Sunday, 29 December 2013

Ornate Doorway, Stone Artistry and Along the Beach

"Ornate Doorway" :- From the late 1700's to the early 1800's Brighton saw a magnificent structure rise and take shape. Starting of life as a reasonably modest farmhouse it soon began to grow as various designers added their ideas and extensions to it. Between 1815 and 1822 the designer John Nash redesigned it and greatly extended it once again until it looked like the Royal Pavilion that's become so very famous today. This is one of the ornate doors that's set into a wall on Church Street that's part of the Pavilion and Dome complex.

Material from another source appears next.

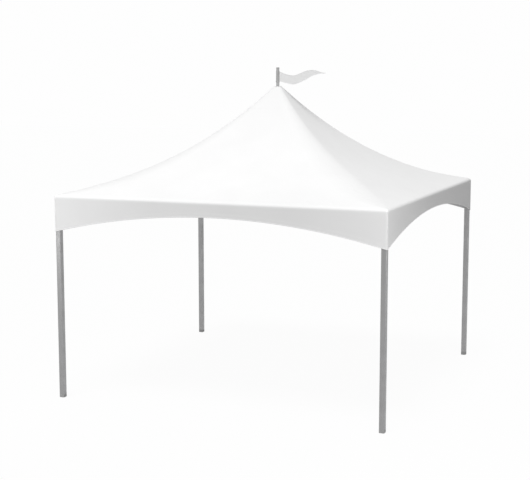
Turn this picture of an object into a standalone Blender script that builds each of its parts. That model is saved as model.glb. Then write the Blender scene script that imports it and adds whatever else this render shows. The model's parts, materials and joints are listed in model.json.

"Stone Artistry" :- An interior shot of Chichester's mighty and very beautiful Cathedral. The Cathedral was founded in 1075 but the "bridge" section you see in this image is an early 15th century screen known as the "Bell-Arundel Screen". It was removed in 1859 but was thankfully restored to its original place in 1961 as a memorial to Bishop Bell. t amazes me that these incredible Cathedrals throughout Europe were built without computer aided technology or heavy machinery. They were a labour of love and took 100's of years to complete. The stonework and artistry is exquisite.

"Along the Beach" :- A dramatic and quite surreal view of the cliffs and undercliff walk that runs for 4.02 kilometers (2.5 miles) from Brighton Marina all the way along to Saltdean. It's quite a barren and alien landscape from here as no structures or buildings can be seen at all apart from the sea wall itself and the odd set of steps that lead down to the beach. This is the way I often walk into town and I'll be walking this way once again later on today. This image is looking East and was taken from the Eastern protective arm of the Marina itself.